Dutch commandos rescue hostages, new vessel seized

Dutch commandos have freed 20 hostages who had been forced to sail a pirate "mother ship" that was targeting commercial shipping in the Gulf of Aden, NATO officials said. Meanwhile, pirates seized a Belgian ship and its 10-member crew. Dutch commandos freed 20 Yemeni hostages on Saturday and briefly detained seven pirates who had forced their captives to sail a "mother ship" attacking vessels in the Gulf of Aden, NATO officials said. Meanwhile, pirates seized a Belgian-registered ship and its 10-member crew, including two Belgians, further south in the Indian Ocean.

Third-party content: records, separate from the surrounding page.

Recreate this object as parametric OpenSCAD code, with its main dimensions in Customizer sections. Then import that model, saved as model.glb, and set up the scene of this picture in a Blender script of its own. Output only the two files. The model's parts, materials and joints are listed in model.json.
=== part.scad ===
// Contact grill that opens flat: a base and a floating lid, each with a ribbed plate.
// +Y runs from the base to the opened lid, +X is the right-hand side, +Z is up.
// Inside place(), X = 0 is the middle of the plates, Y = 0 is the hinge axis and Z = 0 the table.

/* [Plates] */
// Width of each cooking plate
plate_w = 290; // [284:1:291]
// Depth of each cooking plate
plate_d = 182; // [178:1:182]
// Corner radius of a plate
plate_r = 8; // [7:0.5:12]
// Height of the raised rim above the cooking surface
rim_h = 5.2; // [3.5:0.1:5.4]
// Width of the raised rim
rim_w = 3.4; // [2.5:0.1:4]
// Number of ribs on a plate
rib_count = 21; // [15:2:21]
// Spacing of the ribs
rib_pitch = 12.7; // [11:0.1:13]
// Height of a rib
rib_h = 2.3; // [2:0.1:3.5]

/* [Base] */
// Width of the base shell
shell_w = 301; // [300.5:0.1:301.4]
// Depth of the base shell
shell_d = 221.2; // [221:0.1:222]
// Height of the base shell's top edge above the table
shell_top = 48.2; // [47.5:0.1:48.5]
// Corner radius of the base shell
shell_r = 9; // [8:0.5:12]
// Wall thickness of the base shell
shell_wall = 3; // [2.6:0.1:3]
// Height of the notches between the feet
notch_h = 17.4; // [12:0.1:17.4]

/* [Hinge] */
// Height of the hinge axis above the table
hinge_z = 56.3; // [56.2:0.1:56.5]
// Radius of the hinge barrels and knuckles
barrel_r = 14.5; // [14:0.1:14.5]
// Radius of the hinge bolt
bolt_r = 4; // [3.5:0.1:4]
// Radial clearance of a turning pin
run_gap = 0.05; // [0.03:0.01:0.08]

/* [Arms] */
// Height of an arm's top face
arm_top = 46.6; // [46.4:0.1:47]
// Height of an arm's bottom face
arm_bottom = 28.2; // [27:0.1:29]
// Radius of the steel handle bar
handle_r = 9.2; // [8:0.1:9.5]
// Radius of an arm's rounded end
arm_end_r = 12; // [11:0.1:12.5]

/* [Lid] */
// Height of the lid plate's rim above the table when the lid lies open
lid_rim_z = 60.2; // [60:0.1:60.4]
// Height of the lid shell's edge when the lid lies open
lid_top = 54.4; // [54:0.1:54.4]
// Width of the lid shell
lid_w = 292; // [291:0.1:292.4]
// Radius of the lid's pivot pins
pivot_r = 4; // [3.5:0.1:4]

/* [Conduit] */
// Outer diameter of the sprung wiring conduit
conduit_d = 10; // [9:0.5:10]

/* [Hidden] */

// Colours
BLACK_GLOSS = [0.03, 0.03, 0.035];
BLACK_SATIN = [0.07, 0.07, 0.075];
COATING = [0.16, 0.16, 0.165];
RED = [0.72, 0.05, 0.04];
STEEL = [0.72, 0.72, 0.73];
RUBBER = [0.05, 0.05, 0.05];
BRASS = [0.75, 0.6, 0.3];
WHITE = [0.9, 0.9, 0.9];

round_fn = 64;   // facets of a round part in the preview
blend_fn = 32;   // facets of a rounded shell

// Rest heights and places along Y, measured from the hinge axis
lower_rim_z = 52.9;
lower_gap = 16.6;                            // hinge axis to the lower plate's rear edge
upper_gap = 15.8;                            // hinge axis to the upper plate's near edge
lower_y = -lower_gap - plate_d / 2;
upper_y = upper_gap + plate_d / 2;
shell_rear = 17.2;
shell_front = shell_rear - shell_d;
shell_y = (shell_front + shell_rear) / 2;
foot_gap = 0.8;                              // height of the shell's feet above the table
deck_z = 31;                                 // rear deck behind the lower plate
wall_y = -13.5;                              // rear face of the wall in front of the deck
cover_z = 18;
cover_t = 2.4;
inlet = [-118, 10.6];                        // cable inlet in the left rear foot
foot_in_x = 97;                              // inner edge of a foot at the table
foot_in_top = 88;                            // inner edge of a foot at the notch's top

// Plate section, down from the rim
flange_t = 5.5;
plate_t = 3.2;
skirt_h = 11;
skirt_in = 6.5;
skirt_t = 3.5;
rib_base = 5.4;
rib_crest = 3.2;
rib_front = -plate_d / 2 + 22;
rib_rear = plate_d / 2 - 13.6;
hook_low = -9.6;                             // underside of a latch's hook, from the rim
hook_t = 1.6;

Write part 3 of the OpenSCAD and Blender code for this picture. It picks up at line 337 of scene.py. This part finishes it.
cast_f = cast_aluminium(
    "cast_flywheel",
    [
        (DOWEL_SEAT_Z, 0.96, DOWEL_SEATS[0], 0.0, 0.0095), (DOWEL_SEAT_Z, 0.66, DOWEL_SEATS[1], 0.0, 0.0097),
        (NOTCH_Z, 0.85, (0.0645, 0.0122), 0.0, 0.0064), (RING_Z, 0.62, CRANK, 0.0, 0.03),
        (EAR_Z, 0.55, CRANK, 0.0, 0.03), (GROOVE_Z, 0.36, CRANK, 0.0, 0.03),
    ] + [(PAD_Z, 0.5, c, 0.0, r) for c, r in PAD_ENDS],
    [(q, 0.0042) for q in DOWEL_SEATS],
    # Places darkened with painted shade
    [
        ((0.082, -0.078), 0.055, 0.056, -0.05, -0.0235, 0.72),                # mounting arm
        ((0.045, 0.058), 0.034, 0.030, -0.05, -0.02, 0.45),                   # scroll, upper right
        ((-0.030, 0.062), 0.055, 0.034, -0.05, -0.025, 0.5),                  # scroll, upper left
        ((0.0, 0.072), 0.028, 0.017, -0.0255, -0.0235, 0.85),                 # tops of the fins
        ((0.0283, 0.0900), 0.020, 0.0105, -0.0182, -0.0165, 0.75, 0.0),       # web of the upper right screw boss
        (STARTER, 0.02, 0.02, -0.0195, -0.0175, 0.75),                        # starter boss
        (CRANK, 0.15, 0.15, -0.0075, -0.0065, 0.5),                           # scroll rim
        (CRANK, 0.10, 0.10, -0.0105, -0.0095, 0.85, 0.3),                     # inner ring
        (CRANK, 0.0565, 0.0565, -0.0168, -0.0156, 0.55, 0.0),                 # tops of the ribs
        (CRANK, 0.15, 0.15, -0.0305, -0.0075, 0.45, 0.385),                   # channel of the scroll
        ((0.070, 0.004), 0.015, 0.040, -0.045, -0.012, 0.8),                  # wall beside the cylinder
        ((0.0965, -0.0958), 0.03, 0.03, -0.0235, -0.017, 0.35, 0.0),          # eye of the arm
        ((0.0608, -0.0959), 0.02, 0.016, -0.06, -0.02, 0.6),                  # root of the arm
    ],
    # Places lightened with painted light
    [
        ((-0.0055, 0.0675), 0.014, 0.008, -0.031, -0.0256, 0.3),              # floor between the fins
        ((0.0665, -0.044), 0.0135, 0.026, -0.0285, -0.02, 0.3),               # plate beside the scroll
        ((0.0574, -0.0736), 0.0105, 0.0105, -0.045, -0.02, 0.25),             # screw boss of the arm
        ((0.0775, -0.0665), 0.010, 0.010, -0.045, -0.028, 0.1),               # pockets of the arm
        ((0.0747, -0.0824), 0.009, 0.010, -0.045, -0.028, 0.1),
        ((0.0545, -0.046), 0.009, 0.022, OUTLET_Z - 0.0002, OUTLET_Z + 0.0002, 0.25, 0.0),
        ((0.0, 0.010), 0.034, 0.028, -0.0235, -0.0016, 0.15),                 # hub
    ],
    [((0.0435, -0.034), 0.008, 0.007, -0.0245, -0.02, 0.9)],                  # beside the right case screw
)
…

A pirate source said the vessel, the Pompei, would be taken to the coast. Sea gangs from Somalia have captured dozens of ships, taken hundreds of sailors prisoner and made off with millions of  dollars in ransoms despite an unprecedented deployment by foreign militaries off the Horn of Africa. NATO Lieutenant Commander Alexandre Fernandes, speaking on board the Portuguese warship Corte-Real, said the 20 fishermen were rescued after a Dutch navy frigate on a NATO patrol responded to an assault on a Greek-managed tanker by pirates firing assault rifles and grenades.The Dutch ship, the HNLMS De Zeven Provincien, chased the pirates, who were on a small skiff, back to their "mother ship" -- a hijacked Yemeni fishing dhow.